The Washington Post reported Tuesday that Prigozhin had directly attacked the performance of Russian Defence Minister Sergei Shoigu to Putin with such aggression that the debate was included in US President Joe Biden’s daily intelligence briefings as a sign that Putin allies were trying to wrest control of the war effort from the military itself. 

“Prigozhin is a gangster who smells weakness and has a hunger for more power,” said the second intelligence official. “He sees the failure of the Russian military not as a terribly dangerous moment that reveals Russia’s deep rooted corruption and weakness, but as a chance to expand his own sphere of influence. Kadyrov has been slightly more careful but also sees himself as a potential saviour to the Russian state that would elevate his profile in Russia from beyond a local thug empowered to keep a lid on rebellious Chechens.”

Shoigu, both officials VICE World News spoke to said, remains under huge pressure to turn the tide of the war and expedite hundreds of thousands of often press-ganged recruits – the mobilisation drove tens of thousands of Russian men to flee the country to avoid service – into a useful military force.

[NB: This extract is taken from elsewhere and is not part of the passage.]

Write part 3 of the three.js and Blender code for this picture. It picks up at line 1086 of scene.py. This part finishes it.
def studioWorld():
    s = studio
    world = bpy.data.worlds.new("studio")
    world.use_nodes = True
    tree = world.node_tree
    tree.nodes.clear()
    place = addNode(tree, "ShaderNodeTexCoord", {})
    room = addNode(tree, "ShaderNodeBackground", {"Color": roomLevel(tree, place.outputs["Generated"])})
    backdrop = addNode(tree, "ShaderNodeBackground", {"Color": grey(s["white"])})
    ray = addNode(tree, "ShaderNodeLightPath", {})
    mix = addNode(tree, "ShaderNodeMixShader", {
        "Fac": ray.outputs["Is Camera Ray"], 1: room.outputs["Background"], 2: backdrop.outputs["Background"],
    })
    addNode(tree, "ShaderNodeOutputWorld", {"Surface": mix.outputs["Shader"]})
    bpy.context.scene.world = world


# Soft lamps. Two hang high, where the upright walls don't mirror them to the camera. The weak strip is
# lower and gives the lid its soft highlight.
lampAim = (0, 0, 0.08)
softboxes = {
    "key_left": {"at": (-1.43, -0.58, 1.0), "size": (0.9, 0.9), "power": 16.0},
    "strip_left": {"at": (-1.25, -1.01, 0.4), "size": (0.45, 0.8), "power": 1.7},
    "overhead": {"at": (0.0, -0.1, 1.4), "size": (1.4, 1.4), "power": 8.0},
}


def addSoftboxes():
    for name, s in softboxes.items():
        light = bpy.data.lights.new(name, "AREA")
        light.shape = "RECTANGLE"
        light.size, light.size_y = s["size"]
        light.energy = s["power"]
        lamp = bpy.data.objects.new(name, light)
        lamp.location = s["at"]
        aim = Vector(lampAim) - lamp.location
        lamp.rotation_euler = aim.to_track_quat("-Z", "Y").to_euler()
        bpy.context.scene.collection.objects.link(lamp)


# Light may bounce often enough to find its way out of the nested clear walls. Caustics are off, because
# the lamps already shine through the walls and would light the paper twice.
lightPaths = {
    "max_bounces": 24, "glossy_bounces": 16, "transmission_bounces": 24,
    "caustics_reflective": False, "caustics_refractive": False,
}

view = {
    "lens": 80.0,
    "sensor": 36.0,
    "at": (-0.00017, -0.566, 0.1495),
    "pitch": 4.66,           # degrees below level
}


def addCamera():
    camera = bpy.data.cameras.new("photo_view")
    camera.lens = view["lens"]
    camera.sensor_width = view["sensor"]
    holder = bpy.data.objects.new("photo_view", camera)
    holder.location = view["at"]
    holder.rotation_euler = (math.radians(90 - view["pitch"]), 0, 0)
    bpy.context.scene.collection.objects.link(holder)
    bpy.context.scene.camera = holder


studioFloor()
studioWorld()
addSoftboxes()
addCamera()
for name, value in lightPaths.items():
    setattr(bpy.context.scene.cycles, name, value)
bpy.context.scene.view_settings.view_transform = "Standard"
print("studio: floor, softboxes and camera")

“[Shoigu is] the minister of cannon fodder right now and Putin knows that he’s too mediocre to betray the regime or pose a threat, but seems willing for now to allow gangsters like Kadyrov and Prigozhin a bit of room to form their own power centres,” said the first NATO military official. “It’s like [President Abraham] Lincoln’s ‘Team of Rivals,’ except it's not really a team and everyone is either inept, a complete gangster, or both.”